Pharmacist independent prescribing given go-ahead
Pharmacists with extra training will be able to prescribe from early next year
Pharmacists and extended formulary nurse prescribers are to be given the right to prescribe independently any licensed medicine for any condition, with the exception of Controlled Drugs, the Department of Health has announced.
Last week, Patricia Hewitt, Secretary of State for Health, said that responses to the consultation on independent prescribing (PJ, 5 March, p257) were overwhelmingly in favour of allowing appropriately qualified pharmacists and nurses to prescribe any licensed medicine for any condition. “This is very good news for patients who will benefit from quicker and more accessible services. It also demonstrates our confidence in nurses and pharmacists, and our wish to use their skills and professionalism to the full,” she said.
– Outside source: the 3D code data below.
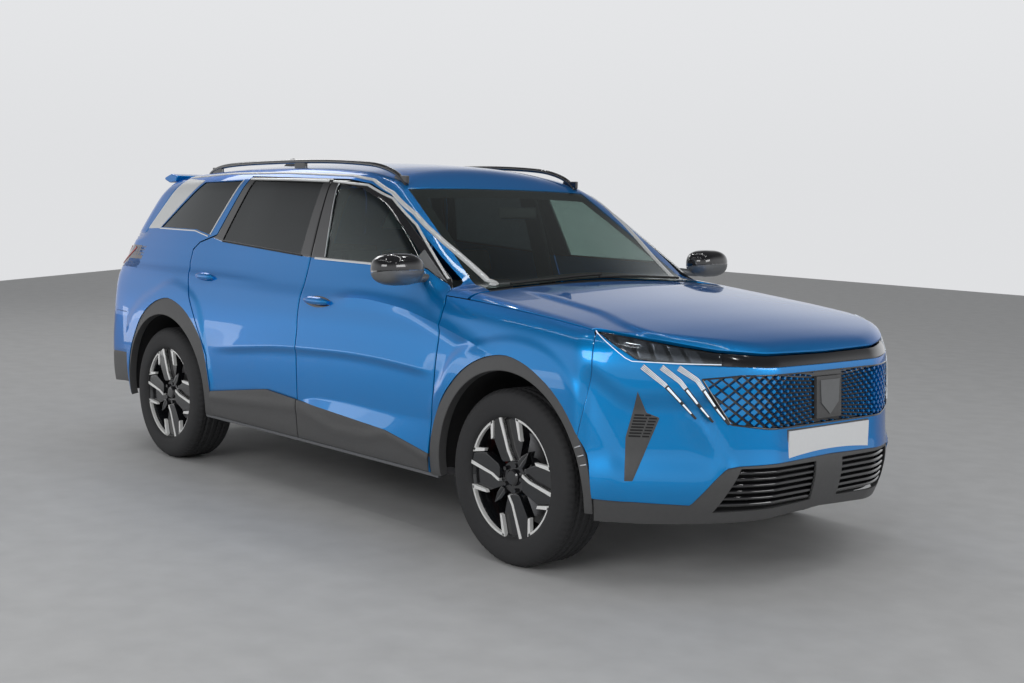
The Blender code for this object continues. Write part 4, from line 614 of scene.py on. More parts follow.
def prism(name, outline, low, high, plane="xz"):
    """A cutter: an outline extruded across its plane."""
    def place(a, b, c):
        return {"xz": (a, c, b), "yz": (c, a, b), "xy": (a, b, c)}[plane]
    bm = bmesh.new()
    face = bm.faces.new([bm.verts.new(place(a, b, low)) for a, b in outline])
    made = bmesh.ops.extrude_face_region(bm, geom=[face])
    moved = [item for item in made["geom"] if isinstance(item, bmesh.types.BMVert)]
    bmesh.ops.translate(bm, verts=moved, vec=Vector(place(0, 0, high)) - Vector(place(0, 0, low)))
    bmesh.ops.triangulate(bm, faces=bm.faces)
    return helper(bm, name)


def through_side(name, outline, side):
    """A cutter through one side of the car."""
    return prism(name, outline, SIDE_REACH[0] * side, SIDE_REACH[1] * side)


def through_end(name, outline, reach):
    """A cutter through the nose or the tail."""
    return prism(name, outline, *reach, plane="yz")


def grown(outline, distance):
    """The outline moved outward by a distance, or inward if it is negative."""
    points = [Vector(p) for p in outline]
    count = len(points)
    area = sum(points[i - 1].cross(points[i]) for i in range(count))
    turn = 1.0 if area > 0 else -1.0
    made = []
    for i in range(count):
        before = (points[i] - points[i - 1]).normalized()
        after = (points[(i + 1) % count] - points[i]).normalized()
        normal_before = Vector((before.y, -before.x)) * turn
        normal_after = Vector((after.y, -after.x)) * turn
        middle = (normal_before + normal_after).normalized()
        made.append(points[i] + middle * (distance / max(middle.dot(normal_after), 0.3)))
    return [tuple(p) for p in made]


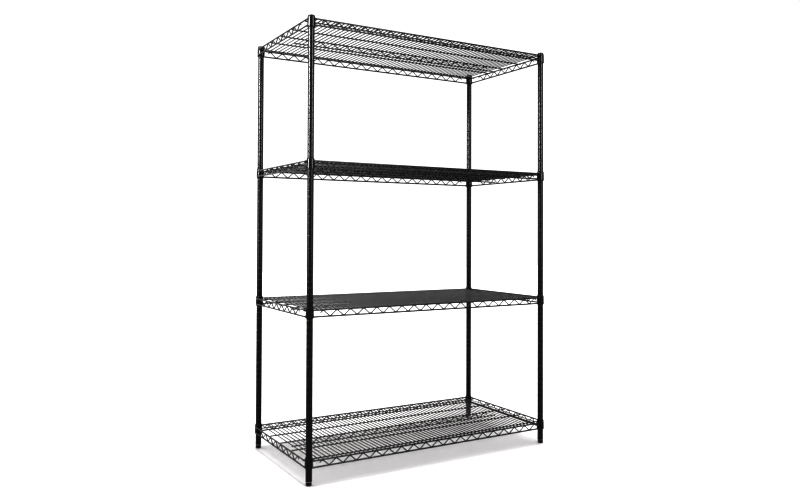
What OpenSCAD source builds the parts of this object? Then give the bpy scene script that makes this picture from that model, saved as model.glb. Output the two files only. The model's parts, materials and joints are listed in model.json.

Commenting on the announcement, Gul Root, principal pharmaceutical officer at the DoH, said: “Independent prescribing by pharmacists from the full British National Formulary fully recognises pharmacists’ expertise in medicines and their clinical skills. We need to ensure that we deliver to patients a safe service within robust clinical governance arrangements, by pharmacists who are competent and well trained.”
The news has been received with little enthusiasm by members of the medical profession, with Paul Miller, chairman of the BMA’s consultants’ committee, commenting that it is “an irresponsible and dangerous move”.
Hemant Patel, President of the Royal Pharmaceutical Society, said that despite the concerns raised by the BMA, there is much support for this move. He described it as “a significant milestone in the development of pharmacy services”.
Sue Sharpe, chief executive of the Pharmaceutical Services Negotiating Committee, commented: “It is unfortunate that GP leaders are reacting so negatively. All professions should focus on working together to provide the best care for patients.” She added that independent prescribing will complement community pharmacy services being provided under the new contract, particularly support for long-term conditions.
The announcement builds on a number of prescribing initiatives in Scotland, according to Frank Owens, chairman of the Scottish Pharmaceutical General Council. “Pharmacists in all 176 pharmacies throughout Ayrshire & Arran and Tayside board areas already act as independent prescribers, providing treatment on the NHS for those patients suffering from common self-limiting illness. These latest proposals will give pharmacists providing this service access to a far greater range of medicines than at present.”
John D’Arcy, chief executive of the National Pharmacy Association, said: “As the health professionals who have spent most time during their training studying medicines, pharmacists are well placed to take on independent prescribing responsibilities.” He added that the NPA believes that independent prescribers must undergo comprehensive training and should only prescribe within their sphere of competency.
The Society will be reviewing pharmacists’ training needs but has yet to release details of the training that will be required to qualify as an independent prescriber.
Independent prescribers in hospital pharmacy should allow for redesign of services to benefit patients, according to Tony West, president of the Guild of Healthcare Pharmacists.
Medicines and NHS regulations will be amended so that suitably trained pharmacists can begin prescribing independently from spring 2006. Detailed guidance on its implementation will be published by the DoH closer to this date.